* PROVIDED DATA
--- BEGIN ---

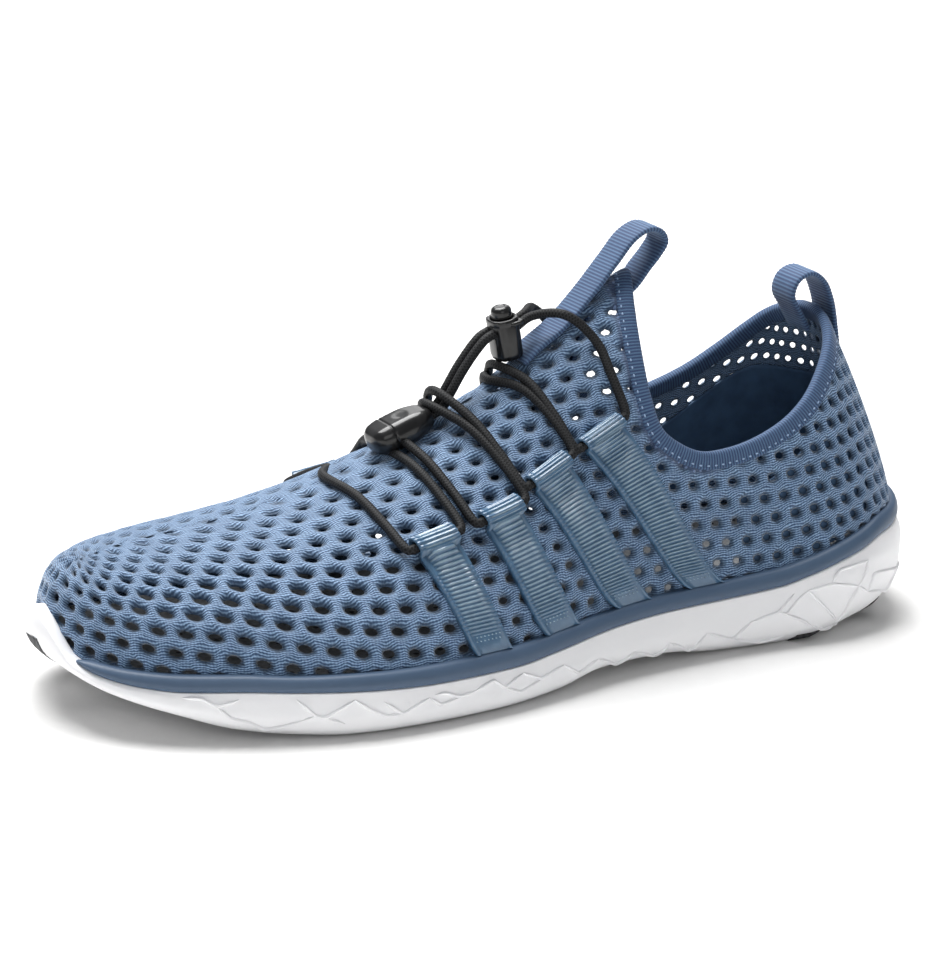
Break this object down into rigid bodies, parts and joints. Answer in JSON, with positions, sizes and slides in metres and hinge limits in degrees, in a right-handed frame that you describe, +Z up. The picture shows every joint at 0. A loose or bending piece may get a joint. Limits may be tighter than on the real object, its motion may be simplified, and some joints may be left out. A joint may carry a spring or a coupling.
{
  "type": "water shoe",
  "caption": "Left low-cut water shoe: perforated knit upper on a drained foam sole, side straps laced with elastic cord, cord lock and pull loops.",
  "frame": {"origin": "on the floor, in the middle of the shoe's length and width", "axes": "+Y towards the heel, so the toe points to -Y; +X towards the outer side of the left foot; +Z up"},
  "size_m": [0.1127, 0.29, 0.1252],
  "materials": {
    "upper_knit": "satin",
    "ribbed_webbing": "matte",
    "rand_rubber": "satin",
    "midsole_foam": "matte",
    "outsole_rubber": "matte",
    "insole_foam": "matte",
    "strap_film": "glossy",
    "lace_cord": "satin",
    "hard_plastic": "satin"
  },
  "bodies": {
    "root": {"midsole": "midsole_foam", "outsole_toe_pad": "outsole_rubber", "outsole_heel_pad": "outsole_rubber", "rand": "rand_rubber", "insole": "insole_foam", "upper": "upper_knit", "collar_binding": "ribbed_webbing", "strap_lateral_1": "strap_film", "strap_medial_1": "strap_film", "strap_lateral_2": "strap_film", "strap_medial_2": "strap_film", "strap_lateral_3": "strap_film", "strap_medial_3": "strap_film", "strap_lateral_4": "strap_film", "strap_medial_4": "strap_film", "lace_front_bar": "lace_cord", "lace_cross_low": "lace_cord", "lace_cross_mid": "lace_cord", "lace_cross_top": "lace_cord", "lace_end_lateral": "lace_cord", "lace_end_medial": "lace_cord", "lace_tail_lateral": "lace_cord", "lace_tail_medial": "lace_cord", "cord_lock_barrel": "hard_plastic", "cord_end_clip": "hard_plastic", "front_pull_loop": "ribbed_webbing", "heel_pull_loop": "ribbed_webbing"},
    "plunger": {"cord_lock_plunger": "hard_plastic"}
  },
  "joints": [
    {"name": "plunger_press", "type": "slide", "parent": "root", "child": "plunger", "axis": [0, 0.1908, -0.9816], "range_m": [0, 0.003], "stiffness_N_per_m": 300}
  ]
}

--- END ---

* INSTRUCTIONS FOR THE TASK
Copy out the full material exactly as it appears.

* SOLUTION FOR THIS PROBLEM
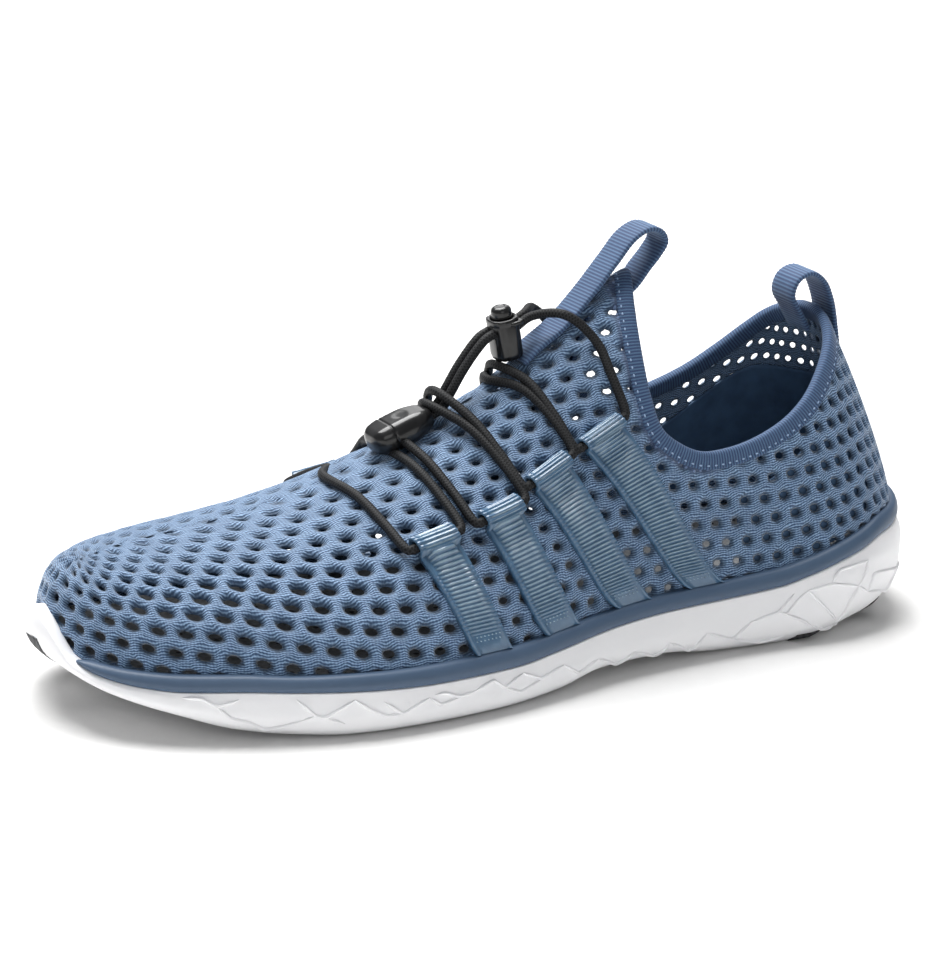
Break this object down into rigid bodies, parts and joints. Answer in JSON, with positions, sizes and slides in metres and hinge limits in degrees, in a right-handed frame that you describe, +Z up. The picture shows every joint at 0. A loose or bending piece may get a joint. Limits may be tighter than on the real object, its motion may be simplified, and some joints may be left out. A joint may carry a spring or a coupling.
{
  "type": "water shoe",
  "caption": "Left low-cut water shoe: perforated knit upper on a drained foam sole, side straps laced with elastic cord, cord lock and pull loops.",
  "frame": {"origin": "on the floor, in the middle of the shoe's length and width", "axes": "+Y towards the heel, so the toe points to -Y; +X towards the outer side of the left foot; +Z up"},
  "size_m": [0.1127, 0.29, 0.1252],
  "materials": {
    "upper_knit": "satin",
    "ribbed_webbing": "matte",
    "rand_rubber": "satin",
    "midsole_foam": "matte",
    "outsole_rubber": "matte",
    "insole_foam": "matte",
    "strap_film": "glossy",
    "lace_cord": "satin",
    "hard_plastic": "satin"
  },
  "bodies": {
    "root": {"midsole": "midsole_foam", "outsole_toe_pad": "outsole_rubber", "outsole_heel_pad": "outsole_rubber", "rand": "rand_rubber", "insole": "insole_foam", "upper": "upper_knit", "collar_binding": "ribbed_webbing", "strap_lateral_1": "strap_film", "strap_medial_1": "strap_film", "strap_lateral_2": "strap_film", "strap_medial_2": "strap_film", "strap_lateral_3": "strap_film", "strap_medial_3": "strap_film", "strap_lateral_4": "strap_film", "strap_medial_4": "strap_film", "lace_front_bar": "lace_cord", "lace_cross_low": "lace_cord", "lace_cross_mid": "lace_cord", "lace_cross_top": "lace_cord", "lace_end_lateral": "lace_cord", "lace_end_medial": "lace_cord", "lace_tail_lateral": "lace_cord", "lace_tail_medial": "lace_cord", "cord_lock_barrel": "hard_plastic", "cord_end_clip": "hard_plastic", "front_pull_loop": "ribbed_webbing", "heel_pull_loop": "ribbed_webbing"},
    "plunger": {"cord_lock_plunger": "hard_plastic"}
  },
  "joints": [
    {"name": "plunger_press", "type": "slide", "parent": "root", "child": "plunger", "axis": [0, 0.1908, -0.9816], "range_m": [0, 0.003], "stiffness_N_per_m": 300}
  ]
}